THE TASK: Give the lines of the material verbatim, from the first line to the line with "edge.center().Z - groove_floor_z)", including both.

START GIVEN DATA

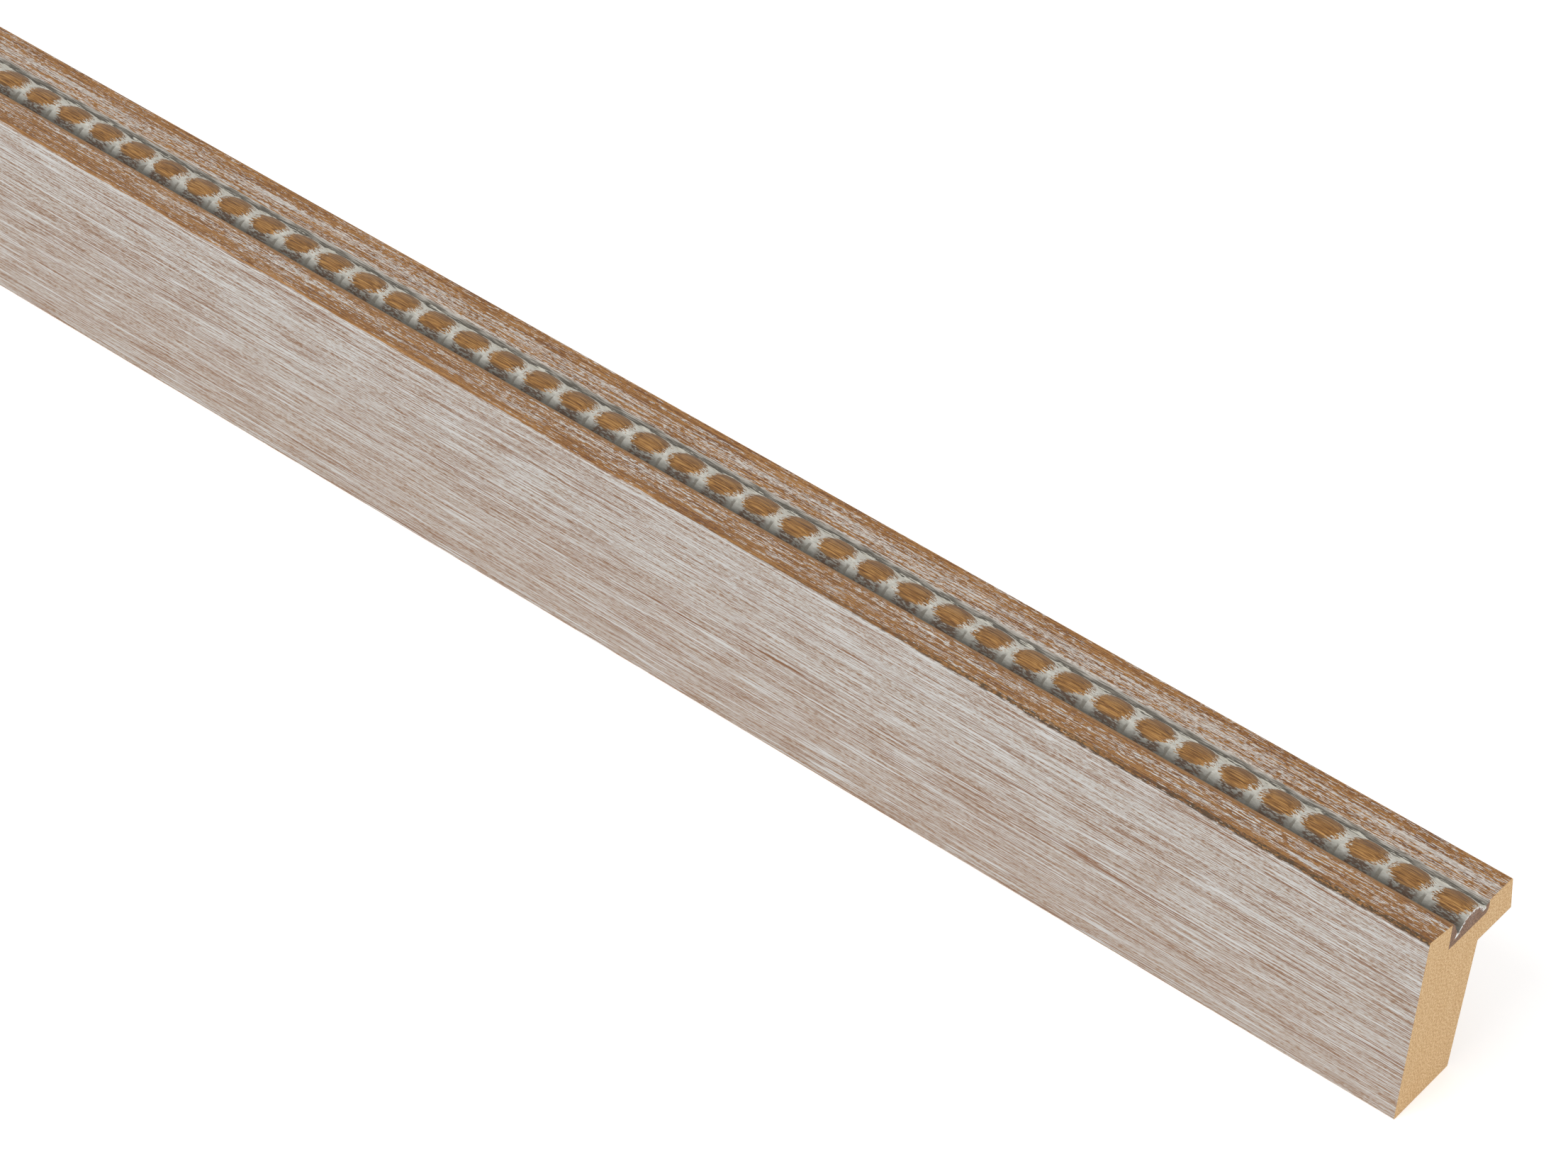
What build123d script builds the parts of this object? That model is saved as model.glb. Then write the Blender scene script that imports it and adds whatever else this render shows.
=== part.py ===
from build123d import *
import math
import os

os.makedirs("parts", exist_ok=True)

# A length of picture frame moulding with a row of pearls. X runs along the length, Y across it towards
# the lip that frames the picture, and Z up from the back. The photographed cut end is at +X.

# Stock length
length = 1000.0

# Widths of the wooden section, from the outer arris to the sight edge
outer_lean = 1.0
foot_width = 10.0
rebate_width = 6.3
sight_lean = 1.25
top_strip_width = 4.2

# Heights of the wooden section, stacked up from the back
rebate_depth = 18.1
lip_thickness = 4.95
outer_rise = 2.65
top_strip_fall = 0.67
ease_radius = 0.2

# Groove for the ornament
groove_width = 7.3
groove_depth = 1.55
groove_draft = 0.3
groove_corner_radius = 0.5

# Composition strip: a lining up the outer wall, a rim beside the lip and a trough for the pearls, whose
# two narrow shelves rise away from the row
lining_top_width = 0.3
rim_top_width = 0.45
shelf_slope = 22.0
shelf_margin = 0.1

# Row of half-round pearls that touch one another
bead_pitch = 5.16
bead_outer_margin = 0.9
bead_lip_margin = 0.6
bead_neck_drop = 0.35
first_bead_setback = 2.2

# Lines across the section
half_length = length / 2
arris_y = -(outer_lean + foot_width + rebate_width) / 2
foot_y = arris_y + outer_lean
rebate_wall_y = foot_y + foot_width
lip_edge_y = rebate_wall_y + rebate_width
sight_top_y = lip_edge_y - sight_lean
groove_arris_y = arris_y + top_strip_width
groove_outer_y = groove_arris_y + groove_draft
groove_lip_y = groove_outer_y + groove_width

# Levels of the section
lip_height = rebate_depth + lip_thickness
outer_height = lip_height + outer_rise
groove_arris_z = outer_height - top_strip_fall
groove_floor_z = lip_height - groove_depth


def seat_corner(edge):
    """Distance of a lengthwise edge from the foot of the groove's lip-side wall."""
    return math.hypot(edge.center().Y - groove_lip_y, edge.center().Z - groove_floor_z)


# One machined wooden length with its rebate and its groove
with BuildPart() as wood_moulding:
    with BuildSketch(Plane.YZ.offset(-half_length)):
        with BuildLine():
            Polyline(
                (foot_y, 0),
                (rebate_wall_y, 0),
                (rebate_wall_y, rebate_depth),
                (lip_edge_y, rebate_depth),
                (sight_top_y, lip_height),
                (groove_lip_y, lip_height),
                (groove_lip_y, groove_floor_z),
                (groove_outer_y, groove_floor_z),
                (groove_arris_y, groove_arris_z),
                (arris_y, outer_height),
                close=True,
            )
        make_face()
    extrude(amount=length)
    long_edges = wood_moulding.edges().filter_by(Axis.X)
    lip_arrises = long_edges.filter_by(lambda edge: abs(edge.center().Z - lip_height) < ease_radius / 2)
    fillet(long_edges.sort_by(Axis.Z)[-1:] + lip_arrises, radius=ease_radius)
    long_edges = wood_moulding.edges().filter_by(Axis.X)
    fillet(long_edges.sort_by(seat_corner)[0], radius=groove_corner_radius)

# The strip's own levels and lines: its lining ends flush with the top strip, its rim where the lip's
# eased arris starts
strip_slope = top_strip_fall / top_strip_width
lining_top_y = groove_arris_y + lining_top_width
lining_top_z = groove_arris_z - lining_top_width * strip_slope
rim_top_z = lip_height - ease_radius

# The pearls stand on the groove's floor, between the lining and the rim. The shelves beside them lie in
# planes through the row's axis, so the foot of every pearl is a true arc.
bead_radius = (groove_width - bead_outer_margin - bead_lip_margin) / 2
bead_axis_y = groove_outer_y + bead_outer_margin + bead_radius
bead_plane = Plane(origin=(0, bead_axis_y, groove_floor_z), x_dir=(1, 0, 0), z_dir=(0, 0, 1))
bead_curve_radius = (bead_pitch**2 / 4 + bead_neck_drop**2) / (2 * bead_neck_drop)
beads_past_end = math.ceil(first_bead_setback / bead_pitch - 0.5)
beads_to_far_end = math.ceil((length - first_bead_setback) / bead_pitch - 0.5)


def shelf_point(side, distance):
    """Point of the trough's section on the shelf at one side of the row, at a distance from its axis."""
    slope = math.radians(shelf_slope)
    return (bead_axis_y + side * distance * math.cos(slope), groove_floor_z + distance * math.sin(slope))


def pearl_outline(position, centre):
    """Point of the row's outline at a position along the length, on the arc of one pearl."""
    fall = bead_curve_radius - math.sqrt(bead_curve_radius**2 - (position - centre) ** 2)
    return (position, bead_radius - fall)


# One pressed composition strip with its row of pearls
with BuildPart() as bead_strip:
    with BuildSketch(Plane.YZ.offset(-half_length)):
        with BuildLine():
            Polyline(
                (groove_outer_y, groove_floor_z),
                (groove_lip_y, groove_floor_z),
                (groove_lip_y, rim_top_z),
                (groove_lip_y - rim_top_width, rim_top_z),
                shelf_point(1, bead_radius + shelf_margin),
                shelf_point(1, bead_radius / 2),
                shelf_point(-1, bead_radius / 2),
                shelf_point(-1, bead_radius + shelf_margin),
                (lining_top_y, lining_top_z),
                (groove_arris_y, groove_arris_z),
                close=True,
            )
        make_face()
    extrude(amount=length)
    long_edges = bead_strip.edges().filter_by(Axis.X)
    fillet(long_edges.sort_by(seat_corner)[0], radius=groove_corner_radius)
    with BuildSketch(bead_plane):
        with BuildLine():
            pearl_arcs = []
            for index in range(-beads_past_end, beads_to_far_end + 1):
                centre = half_length - first_bead_setback - index * bead_pitch
                near = min(centre + bead_pitch / 2, half_length)
                far = max(centre - bead_pitch / 2, -half_length)
                pearl_arcs.append(
                    ThreePointArc(
                        pearl_outline(near, centre),
                        pearl_outline((near + far) / 2, centre),
                        pearl_outline(far, centre),
                    )
                )
            Polyline(pearl_arcs[0] @ 0, (half_length, 0), (-half_length, 0), pearl_arcs[-1] @ 1)
        make_face()
    revolve(axis=Axis(bead_plane.origin, (1, 0, 0)), revolution_arc=180)

wood_moulding.part.label = "wood_moulding"
export_step(wood_moulding.part, "parts/wood_moulding.step")

bead_strip.part.label = "bead_strip"
export_step(bead_strip.part, "parts/bead_strip.step")
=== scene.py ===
# %% [markdown]
# # A length of picture frame moulding
# The object is a stick of wooden moulding, machined to a section and dressed with a pressed strip of
# composition, a hard putty of chalk and glue, which carries a row of half-round pearls. Over both lies
# a limed bronze finish: bronze paint, a whitish wash brushed along the length, and more rubbing.
# The machined shapes come ready from the CAD frame, so this script dresses them: it makes the painted
# pearl strip as a finer mesh, mixes the finishes, and sets up the studio.

# %% Load the frame
import math

import bmesh
import bpy
from mathutils import Matrix, Vector


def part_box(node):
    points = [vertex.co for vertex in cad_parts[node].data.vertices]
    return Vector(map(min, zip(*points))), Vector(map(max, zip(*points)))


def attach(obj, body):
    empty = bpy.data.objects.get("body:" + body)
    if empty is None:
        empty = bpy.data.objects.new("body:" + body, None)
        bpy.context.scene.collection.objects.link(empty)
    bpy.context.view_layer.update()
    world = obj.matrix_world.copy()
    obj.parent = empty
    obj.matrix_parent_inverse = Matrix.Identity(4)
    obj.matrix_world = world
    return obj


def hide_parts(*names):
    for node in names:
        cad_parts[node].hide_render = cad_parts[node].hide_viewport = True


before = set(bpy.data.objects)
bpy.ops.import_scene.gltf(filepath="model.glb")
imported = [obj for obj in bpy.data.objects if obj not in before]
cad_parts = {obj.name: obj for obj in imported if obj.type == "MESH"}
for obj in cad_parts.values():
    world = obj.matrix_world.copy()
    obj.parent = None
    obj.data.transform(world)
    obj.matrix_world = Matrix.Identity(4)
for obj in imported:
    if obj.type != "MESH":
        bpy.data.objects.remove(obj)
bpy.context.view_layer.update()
MM = 0.001
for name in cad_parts:
    low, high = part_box(name)
    print(name, "measures", [round((high[i] - low[i]) / MM, 2) for i in range(3)], "mm")

# %% [markdown]
# ## The camera
# The photograph looks down at the cut end from the outer side, through a long lens, and is turned a
# little. A camera is an object with a place and three directions: its right, its up and its back.
# Writing those as the columns of a matrix gives the turn without any angles to get wrong.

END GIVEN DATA

SOLVED EXERCISE:
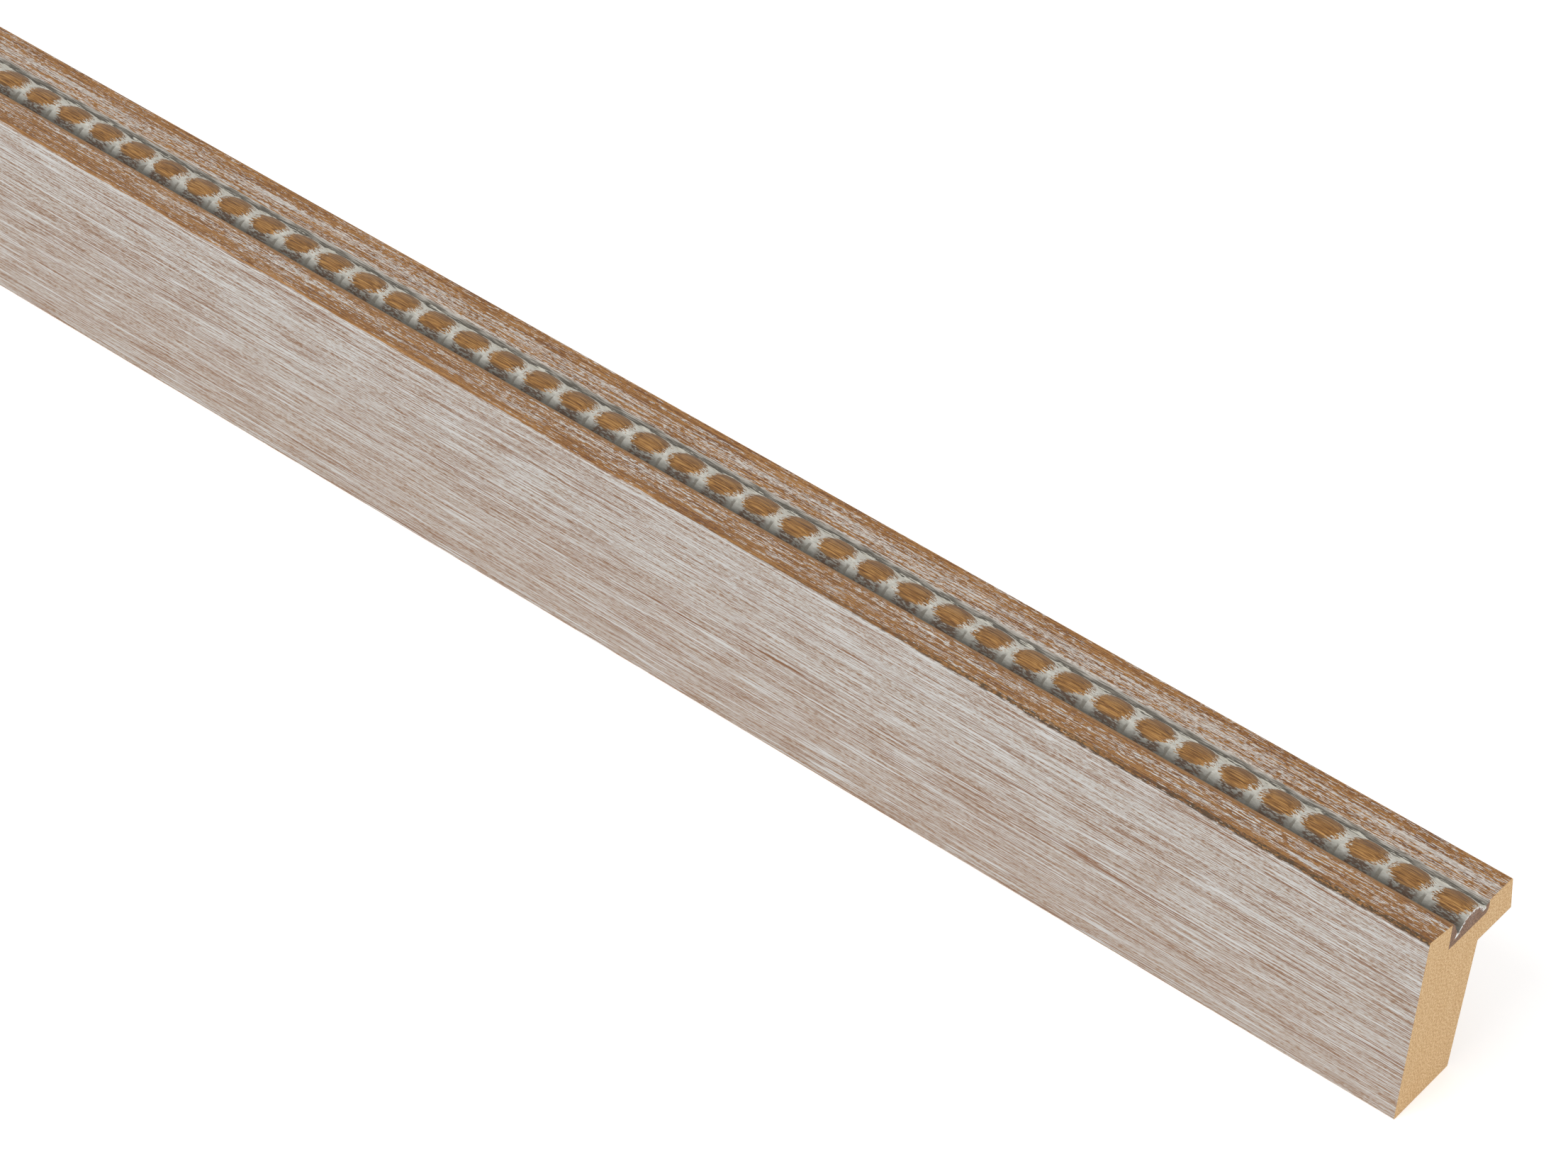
What build123d script builds the parts of this object? That model is saved as model.glb. Then write the Blender scene script that imports it and adds whatever else this render shows.
=== part.py ===
from build123d import *
import math
import os

os.makedirs("parts", exist_ok=True)

# A length of picture frame moulding with a row of pearls. X runs along the length, Y across it towards
# the lip that frames the picture, and Z up from the back. The photographed cut end is at +X.

# Stock length
length = 1000.0

# Widths of the wooden section, from the outer arris to the sight edge
outer_lean = 1.0
foot_width = 10.0
rebate_width = 6.3
sight_lean = 1.25
top_strip_width = 4.2

# Heights of the wooden section, stacked up from the back
rebate_depth = 18.1
lip_thickness = 4.95
outer_rise = 2.65
top_strip_fall = 0.67
ease_radius = 0.2

# Groove for the ornament
groove_width = 7.3
groove_depth = 1.55
groove_draft = 0.3
groove_corner_radius = 0.5

# Composition strip: a lining up the outer wall, a rim beside the lip and a trough for the pearls, whose
# two narrow shelves rise away from the row
lining_top_width = 0.3
rim_top_width = 0.45
shelf_slope = 22.0
shelf_margin = 0.1

# Row of half-round pearls that touch one another
bead_pitch = 5.16
bead_outer_margin = 0.9
bead_lip_margin = 0.6
bead_neck_drop = 0.35
first_bead_setback = 2.2

# Lines across the section
half_length = length / 2
arris_y = -(outer_lean + foot_width + rebate_width) / 2
foot_y = arris_y + outer_lean
rebate_wall_y = foot_y + foot_width
lip_edge_y = rebate_wall_y + rebate_width
sight_top_y = lip_edge_y - sight_lean
groove_arris_y = arris_y + top_strip_width
groove_outer_y = groove_arris_y + groove_draft
groove_lip_y = groove_outer_y + groove_width

# Levels of the section
lip_height = rebate_depth + lip_thickness
outer_height = lip_height + outer_rise
groove_arris_z = outer_height - top_strip_fall
groove_floor_z = lip_height - groove_depth


def seat_corner(edge):
    """Distance of a lengthwise edge from the foot of the groove's lip-side wall."""
    return math.hypot(edge.center().Y - groove_lip_y, edge.center().Z - groove_floor_z)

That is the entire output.